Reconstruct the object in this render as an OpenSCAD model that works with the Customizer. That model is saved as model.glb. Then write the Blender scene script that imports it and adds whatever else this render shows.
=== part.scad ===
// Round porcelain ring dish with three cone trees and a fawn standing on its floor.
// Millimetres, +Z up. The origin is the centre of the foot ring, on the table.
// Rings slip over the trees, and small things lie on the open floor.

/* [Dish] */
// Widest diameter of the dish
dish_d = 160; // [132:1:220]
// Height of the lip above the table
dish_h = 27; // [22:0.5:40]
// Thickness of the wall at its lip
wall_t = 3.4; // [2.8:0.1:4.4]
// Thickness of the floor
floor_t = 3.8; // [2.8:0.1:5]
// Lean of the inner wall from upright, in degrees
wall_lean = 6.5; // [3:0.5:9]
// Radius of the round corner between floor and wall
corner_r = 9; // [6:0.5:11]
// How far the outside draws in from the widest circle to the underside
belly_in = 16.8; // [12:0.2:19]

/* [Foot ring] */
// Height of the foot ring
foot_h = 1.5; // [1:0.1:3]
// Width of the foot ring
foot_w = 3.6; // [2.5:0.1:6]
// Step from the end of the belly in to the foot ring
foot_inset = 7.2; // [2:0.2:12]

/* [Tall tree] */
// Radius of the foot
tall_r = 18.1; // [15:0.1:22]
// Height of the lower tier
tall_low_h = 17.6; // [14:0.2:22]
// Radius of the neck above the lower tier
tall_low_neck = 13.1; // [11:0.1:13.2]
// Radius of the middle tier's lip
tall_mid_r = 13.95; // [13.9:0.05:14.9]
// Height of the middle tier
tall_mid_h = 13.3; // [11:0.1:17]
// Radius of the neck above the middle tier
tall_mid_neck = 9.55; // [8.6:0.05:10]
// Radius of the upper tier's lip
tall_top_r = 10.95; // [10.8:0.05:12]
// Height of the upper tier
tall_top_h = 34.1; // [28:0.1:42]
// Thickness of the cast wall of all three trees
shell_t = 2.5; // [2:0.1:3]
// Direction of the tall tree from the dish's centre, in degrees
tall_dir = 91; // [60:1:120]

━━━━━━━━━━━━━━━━

WORK INSTRUCTIONS:
Using the data above, output each line exactly.

RESULT BELOW:
Reconstruct the object in this render as an OpenSCAD model that works with the Customizer. That model is saved as model.glb. Then write the Blender scene script that imports it and adds whatever else this render shows.
=== part.scad ===
// Round porcelain ring dish with three cone trees and a fawn standing on its floor.
// Millimetres, +Z up. The origin is the centre of the foot ring, on the table.
// Rings slip over the trees, and small things lie on the open floor.

/* [Dish] */
// Widest diameter of the dish
dish_d = 160; // [132:1:220]
// Height of the lip above the table
dish_h = 27; // [22:0.5:40]
// Thickness of the wall at its lip
wall_t = 3.4; // [2.8:0.1:4.4]
// Thickness of the floor
floor_t = 3.8; // [2.8:0.1:5]
// Lean of the inner wall from upright, in degrees
wall_lean = 6.5; // [3:0.5:9]
// Radius of the round corner between floor and wall
corner_r = 9; // [6:0.5:11]
// How far the outside draws in from the widest circle to the underside
belly_in = 16.8; // [12:0.2:19]

/* [Foot ring] */
// Height of the foot ring
foot_h = 1.5; // [1:0.1:3]
// Width of the foot ring
foot_w = 3.6; // [2.5:0.1:6]
// Step from the end of the belly in to the foot ring
foot_inset = 7.2; // [2:0.2:12]

/* [Tall tree] */
// Radius of the foot
tall_r = 18.1; // [15:0.1:22]
// Height of the lower tier
tall_low_h = 17.6; // [14:0.2:22]
// Radius of the neck above the lower tier
tall_low_neck = 13.1; // [11:0.1:13.2]
// Radius of the middle tier's lip
tall_mid_r = 13.95; // [13.9:0.05:14.9]
// Height of the middle tier
tall_mid_h = 13.3; // [11:0.1:17]
// Radius of the neck above the middle tier
tall_mid_neck = 9.55; // [8.6:0.05:10]
// Radius of the upper tier's lip
tall_top_r = 10.95; // [10.8:0.05:12]
// Height of the upper tier
tall_top_h = 34.1; // [28:0.1:42]
// Thickness of the cast wall of all three trees
shell_t = 2.5; // [2:0.1:3]
// Direction of the tall tree from the dish's centre, in degrees
tall_dir = 91; // [60:1:120]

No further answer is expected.